Noah learnt to bounce in his door bouncer rather than just swinging around looking perplexed :happydance: he loves it!! And now he wont stop bouncing every time i stand him up on my knees :dohh:


----------



## laura1991

annawrigley said:


> Noah learnt to bounce in his door bouncer rather than just swinging around looking perplexed :happydance: he loves it!! And now he wont stop bouncing every time i stand him up on my knees :dohh:

Lily is exactly the same she loves it!!


----------



## Mellie1988

Theo stood for like 2 seconds today without holding on :happydance: ....then crashed to the floor :dohh: :haha:

PROUDDD MUMMY! :cloud9:


----------



## Jomum2b-again

Ehllsyie giggled for the first time today!! :happydance: but it gave her hiccups :haha: xx


----------



## annawrigley

laura1991 said:


> annawrigley said:
> 
> 
> Noah learnt to bounce in his door bouncer rather than just swinging around looking perplexed :happydance: he loves it!! And now he wont stop bouncing every time i stand him up on my knees :dohh:
> 
> Lily is exactly the same she loves it!!Click to expand...

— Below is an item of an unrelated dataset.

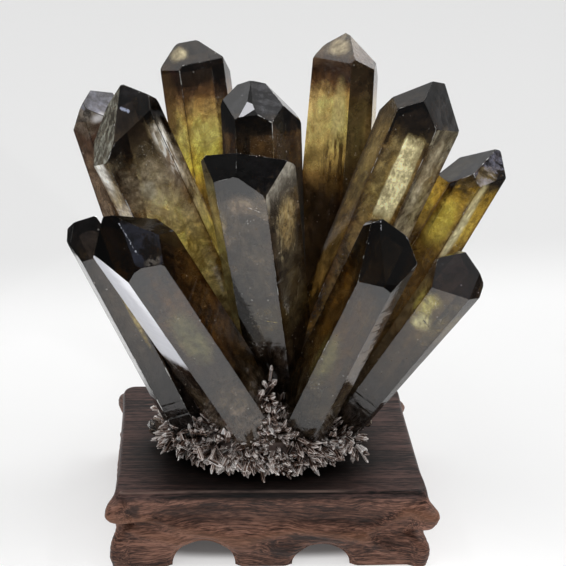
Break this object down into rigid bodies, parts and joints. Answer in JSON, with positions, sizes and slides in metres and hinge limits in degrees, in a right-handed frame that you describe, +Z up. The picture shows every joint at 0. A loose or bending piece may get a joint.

Its so cute isnt it :cloud9:

Well done Theo & *checking back to the post so i don't mis-spell this :haha:* Ehllsyie :happydance:


----------



## leopard print

Callum poured his own milk on his cereal today without spilling it and had the biggest grin ever :lol: proud mummy :cloud9:


----------



## Mellie1988

Awww go callum!! :D Grace wants to be so independent now, like dressing herself and cutting up her own food etc...I don't like it!! lol 
We haven't got as far as pouring milk on cereal yet though, gosh I dread it LOL 

x


----------



## Ezza

Only just had time to read all the way through this thread... 
All our babies are so clever, Alex started rolling the otherday, well he rolled the first time around 6weeks ago but i put that down to fluke. Now he rolls all over the place, have to be careful where i put him down now :)
And he sat up all by himself, until i screamed out in excitment and he fell backward :( (onto a pillow) lol
x


----------



## leoniebabey

Morgan was singing lmao ! Black eyed peas I gotta feeling came on and he started to make loads of noise ! And hes learned to kick his toys on his play mat


----------



## casann

Oscar keeps pulling himself up onto everthing now and after pulling himself up onjto his push along thing he walks across the room with it all by himself:)


----------



## JoJo16

alice drags herself everywhere lol but still cant crawl im makin the most of her stayin put at the moment lol
she also remembered how to wave and shakes her head for no like every time i try and brush her teeth and when shes had enough food. and every time music comes on she shakes her head like dancing to it lol. and alice does kisses all the time sometimes when i don even ask :cloud9: xx


----------



## QuintinsMommy

im jealous! quintin does nothing , tell alice to come teach him a few things!


----------



## ~RedLily~

Ella and I have been out all day for the past two days for the first time and shebhas been so good even though she's been completely out of routine.


----------



## casann

Every time i make the MWAH noise for kissing, Oscar will kiss us or the book we're reading him :) 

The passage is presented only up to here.